Balmond’s team then had to install the sculpture, and settled on using the overhead gantries that support the Turbine Hall’s cranes. The sections of tubular steel that formed the lattice were formed into the huge rings using induction bending, and the rings suspended from the gantries at either end of the building. The concrete floor of the gallery took some of the weight, and two additional sections of steel tube for each ring passed some of the load onto the former power station’s roof structure.

More recently, Balmond branched into architecture himself, designing the Pedro and Ines Footbridge in Coimbra, Portugal, a 274.5m span that crosses the Rio Mondego that runs through the university town. The launch-points for the bridge on either bank do not point towards each other; they meet in the middle in a small piazza. The whole structure is supported on three arches at the edge of the walkways, and large dampers, hidden in the structure, stop the bridge from wobbling as people cross it.

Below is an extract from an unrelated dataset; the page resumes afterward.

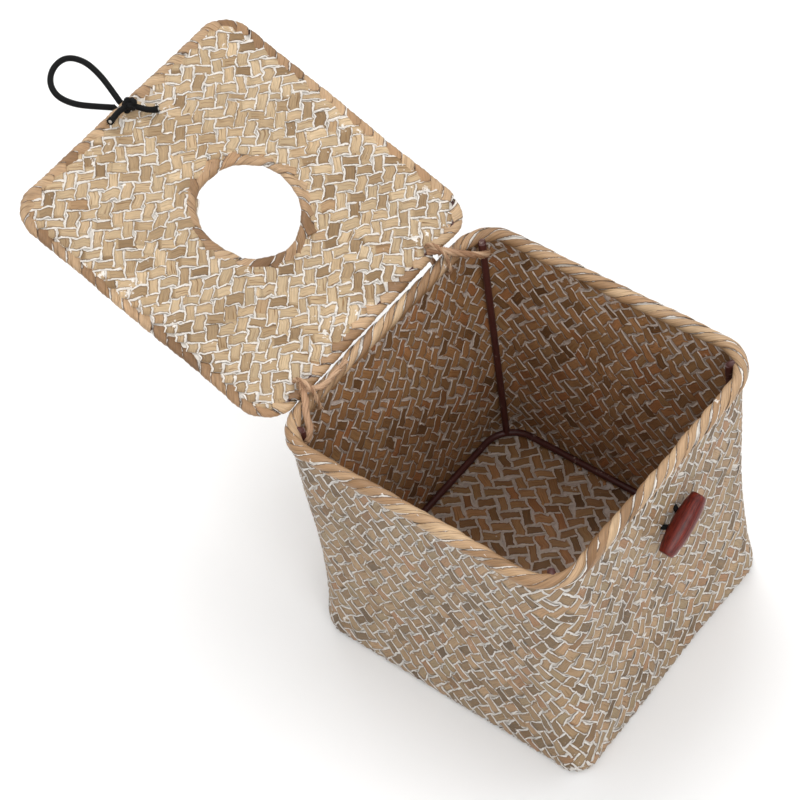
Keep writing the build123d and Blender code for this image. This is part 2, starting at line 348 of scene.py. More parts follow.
PITCH_LID, PITCH_BASE = 5.2, 5.9
STEPS_DIVE, STEPS_FLAT = (0.0, 0.3, 0.5, 0.7), (0.0, 0.5)
DIVE_FROM, DIVE_OVER = 0.14, 0.72          # the part of a pitch in which a strip changes sides
# where in the twill's four crossings a strip has room to spread over its neighbour, by family
# and rule: first towards the next strip's side, then towards the one before
SPREAD = {(0, 1): (1.1, -0.1), (0, -1): (1.1, -0.1), (1, 1): (3.1, 1.9), (1, -1): (1.9, 3.1)}
SPREAD_GAIN, SPREAD_REACH, SPREAD_CURL = 0.62, 0.62, 0.95
TONE_SPREAD = 0.7                          # how much a strip's floats differ from one another
FLOATS = 97                                # floats before a strip's own tones and widths repeat
MOST_CROSSINGS = 70                        # no flat panel reaches this far from its middle


def twill(number, t, family, rule):
    """+1 where strip `number` lies over the strip that crosses it at t, -1 where it lies under."""
    i, j = (number, t) if family == 0 else (t, number)
    over = np.mod(i + rule * j, 4) < 2
    return np.where(over if family == 0 else ~over, 1.0, -1.0)


def blend(grid, i, j):
    """A smooth value between the numbers of a square grid, which repeats beyond its edges."""
    size = len(grid)
    p, q = np.floor(i).astype(int), np.floor(j).astype(int)
    f, g = eased(i - p), eased(j - q)
    near = grid[p % size, q % size] * (1 - g) + grid[p % size, (q + 1) % size] * g
    far = grid[(p + 1) % size, q % size] * (1 - g) + grid[(p + 1) % size, (q + 1) % size] * g
    return near * (1 - f) + far * f


class Uneven:
    """How far a hand leaves the crossings off their places, in pitches, for both families."""

    def __init__(self, each, slow, repeat=80, reach=5):
        self.reach = reach
        self.each = rng.normal(0, each, (2, repeat, repeat)).clip(-2.2 * each, 2.2 * each)
        self.slow = rng.normal(0, slow, (2, repeat // reach, repeat // reach))

    def moved(self, i, j):
        """Lattice coordinates, taken to where the crossings really are."""
        slow = [blend(grid, i / self.reach, j / self.reach) for grid in self.slow]
        return tuple(at + blend(grid, i, j) + far
                     for at, grid, far in zip((i, j), self.each, slow))


def plait_line(number, first, last, family, rule, height):
    """Samples along one strip: crossing coordinate and lift."""
    t, lift = [], []
    for cell in range(int(np.floor(first)), int(np.ceil(last))):
        here, there = twill(number, cell, family, rule), twill(number, cell + 1, family, rule)
        for f in STEPS_FLAT if here == there else STEPS_DIVE:
            t.append(cell + f)
            if here == there:
                lift.append(here * (1.0 + 0.12 * sin(pi * f)))
            else:
                dive = eased(np.clip((f - DIVE_FROM) / DIVE_OVER, 0, 1))
                lift.append(here + (there - here) * dive)
    t, lift = np.array(t), np.array(lift) * height
    keep = (t >= first) & (t <= last)
    return t[keep], lift[keep]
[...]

The Bird’s Nest stadium is another striking example: it was designed inside-out, with the seating bowl and the sightlines of the 91,000 seats the first part of the structure to come off the drawing board. The façade was then wrapped around it, with structural members mixed in with decorative structure in such a way that it was not possible to tell one from the other. In addition, the support structure had to be safe seismically, as Beijing is in an earthquake zone.

’Although the pattern of the steel structure might appear random, it actually follows a complex set of rules from which we defined the geometry,’ said J Parrish, who leads Arup’s sports design team. ’Without that, the structure would have been impossible to build.’